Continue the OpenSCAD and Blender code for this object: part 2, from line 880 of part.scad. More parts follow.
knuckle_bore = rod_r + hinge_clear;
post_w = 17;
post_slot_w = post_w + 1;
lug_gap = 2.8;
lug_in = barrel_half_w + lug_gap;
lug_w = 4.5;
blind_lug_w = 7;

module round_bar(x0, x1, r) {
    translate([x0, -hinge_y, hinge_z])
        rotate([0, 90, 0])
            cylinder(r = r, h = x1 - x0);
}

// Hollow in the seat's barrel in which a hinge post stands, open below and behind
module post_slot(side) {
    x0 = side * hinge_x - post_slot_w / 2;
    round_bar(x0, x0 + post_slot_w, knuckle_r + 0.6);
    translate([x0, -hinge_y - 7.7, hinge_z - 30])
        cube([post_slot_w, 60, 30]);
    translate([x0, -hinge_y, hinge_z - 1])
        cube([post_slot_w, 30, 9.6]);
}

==

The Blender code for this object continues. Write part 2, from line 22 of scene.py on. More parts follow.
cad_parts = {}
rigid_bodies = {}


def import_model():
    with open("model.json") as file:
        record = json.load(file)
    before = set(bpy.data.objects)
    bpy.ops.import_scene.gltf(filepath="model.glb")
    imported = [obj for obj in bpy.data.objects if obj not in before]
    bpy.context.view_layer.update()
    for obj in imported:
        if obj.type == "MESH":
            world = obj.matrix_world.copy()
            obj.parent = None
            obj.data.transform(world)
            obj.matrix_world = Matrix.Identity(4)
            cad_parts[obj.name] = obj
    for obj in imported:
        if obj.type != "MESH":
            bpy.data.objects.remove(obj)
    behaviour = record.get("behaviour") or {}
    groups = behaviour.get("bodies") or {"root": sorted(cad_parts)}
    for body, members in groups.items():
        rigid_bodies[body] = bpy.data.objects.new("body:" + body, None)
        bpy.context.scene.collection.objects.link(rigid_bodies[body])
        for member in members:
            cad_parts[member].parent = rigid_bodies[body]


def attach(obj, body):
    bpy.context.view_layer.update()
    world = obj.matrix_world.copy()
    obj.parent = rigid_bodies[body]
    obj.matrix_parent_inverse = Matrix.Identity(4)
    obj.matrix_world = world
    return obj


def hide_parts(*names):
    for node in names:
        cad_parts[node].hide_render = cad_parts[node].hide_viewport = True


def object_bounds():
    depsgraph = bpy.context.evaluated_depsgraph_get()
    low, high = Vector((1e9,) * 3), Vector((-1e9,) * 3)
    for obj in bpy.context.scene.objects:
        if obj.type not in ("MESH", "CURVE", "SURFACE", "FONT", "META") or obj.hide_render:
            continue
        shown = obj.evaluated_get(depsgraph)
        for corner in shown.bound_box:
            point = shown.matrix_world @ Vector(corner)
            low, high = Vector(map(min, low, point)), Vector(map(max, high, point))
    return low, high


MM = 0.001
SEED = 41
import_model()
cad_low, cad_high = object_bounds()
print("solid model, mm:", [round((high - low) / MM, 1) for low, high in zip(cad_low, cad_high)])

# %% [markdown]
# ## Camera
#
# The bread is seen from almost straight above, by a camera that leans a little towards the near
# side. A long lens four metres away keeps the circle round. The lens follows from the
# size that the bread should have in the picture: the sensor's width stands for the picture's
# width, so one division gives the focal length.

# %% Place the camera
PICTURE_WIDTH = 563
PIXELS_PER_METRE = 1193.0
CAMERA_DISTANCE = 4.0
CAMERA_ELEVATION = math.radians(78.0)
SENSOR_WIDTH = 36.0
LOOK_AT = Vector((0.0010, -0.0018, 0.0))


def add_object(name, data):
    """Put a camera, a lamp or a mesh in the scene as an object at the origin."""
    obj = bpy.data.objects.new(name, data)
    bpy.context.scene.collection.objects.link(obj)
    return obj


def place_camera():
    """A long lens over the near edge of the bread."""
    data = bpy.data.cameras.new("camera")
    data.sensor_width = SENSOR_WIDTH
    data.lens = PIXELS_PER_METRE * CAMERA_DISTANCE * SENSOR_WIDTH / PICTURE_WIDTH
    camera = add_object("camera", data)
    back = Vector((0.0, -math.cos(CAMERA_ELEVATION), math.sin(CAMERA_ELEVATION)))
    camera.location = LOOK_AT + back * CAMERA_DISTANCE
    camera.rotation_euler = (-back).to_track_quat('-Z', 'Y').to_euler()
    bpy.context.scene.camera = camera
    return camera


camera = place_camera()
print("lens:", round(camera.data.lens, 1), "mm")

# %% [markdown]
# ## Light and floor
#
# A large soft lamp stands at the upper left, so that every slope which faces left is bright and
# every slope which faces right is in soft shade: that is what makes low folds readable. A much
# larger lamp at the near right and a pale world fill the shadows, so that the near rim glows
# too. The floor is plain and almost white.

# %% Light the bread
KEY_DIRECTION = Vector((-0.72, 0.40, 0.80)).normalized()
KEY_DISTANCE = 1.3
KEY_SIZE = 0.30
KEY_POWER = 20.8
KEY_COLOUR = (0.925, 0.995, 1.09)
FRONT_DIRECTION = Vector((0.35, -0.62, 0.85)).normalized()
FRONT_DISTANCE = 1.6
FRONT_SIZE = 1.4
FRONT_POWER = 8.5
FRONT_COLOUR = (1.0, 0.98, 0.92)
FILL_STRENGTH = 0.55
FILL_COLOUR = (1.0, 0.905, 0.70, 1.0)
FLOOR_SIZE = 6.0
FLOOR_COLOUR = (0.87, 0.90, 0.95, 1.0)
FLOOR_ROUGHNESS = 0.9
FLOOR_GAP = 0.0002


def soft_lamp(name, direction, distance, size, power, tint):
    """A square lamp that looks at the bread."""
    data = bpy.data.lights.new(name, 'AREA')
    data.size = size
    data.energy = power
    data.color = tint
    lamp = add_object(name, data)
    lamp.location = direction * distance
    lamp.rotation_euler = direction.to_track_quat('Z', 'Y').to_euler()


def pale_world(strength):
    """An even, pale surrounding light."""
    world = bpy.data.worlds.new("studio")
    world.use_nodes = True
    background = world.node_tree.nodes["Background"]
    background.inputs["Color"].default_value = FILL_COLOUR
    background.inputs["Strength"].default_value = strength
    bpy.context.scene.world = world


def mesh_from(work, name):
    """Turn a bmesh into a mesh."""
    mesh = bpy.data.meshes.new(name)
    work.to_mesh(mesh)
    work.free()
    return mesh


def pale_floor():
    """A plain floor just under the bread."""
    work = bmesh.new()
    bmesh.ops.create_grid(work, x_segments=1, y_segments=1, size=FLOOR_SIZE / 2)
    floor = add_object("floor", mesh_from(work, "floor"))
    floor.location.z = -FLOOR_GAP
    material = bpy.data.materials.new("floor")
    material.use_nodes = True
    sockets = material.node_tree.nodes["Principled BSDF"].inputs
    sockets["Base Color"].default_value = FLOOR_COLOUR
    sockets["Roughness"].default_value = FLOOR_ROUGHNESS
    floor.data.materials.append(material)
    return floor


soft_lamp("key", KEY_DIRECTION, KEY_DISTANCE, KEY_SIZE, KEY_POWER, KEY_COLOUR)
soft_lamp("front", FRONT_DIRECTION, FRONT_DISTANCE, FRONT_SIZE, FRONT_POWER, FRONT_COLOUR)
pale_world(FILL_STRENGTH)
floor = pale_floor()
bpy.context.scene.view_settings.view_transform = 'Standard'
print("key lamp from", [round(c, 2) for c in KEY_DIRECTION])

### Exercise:
Exactly the lines from the line that has "obj.parent = None" through the line that has "for member in" are to be repeated, both included, with nothing added.

### Solution to this problem:
            obj.parent = None
            obj.data.transform(world)
            obj.matrix_world = Matrix.Identity(4)
            cad_parts[obj.name] = obj
    for obj in imported:
        if obj.type != "MESH":
            bpy.data.objects.remove(obj)
    behaviour = record.get("behaviour") or {}
    groups = behaviour.get("bodies") or {"root": sorted(cad_parts)}
    for body, members in groups.items():
        rigid_bodies[body] = bpy.data.objects.new("body:" + body, None)
        bpy.context.scene.collection.objects.link(rigid_bodies[body])
        for member in members:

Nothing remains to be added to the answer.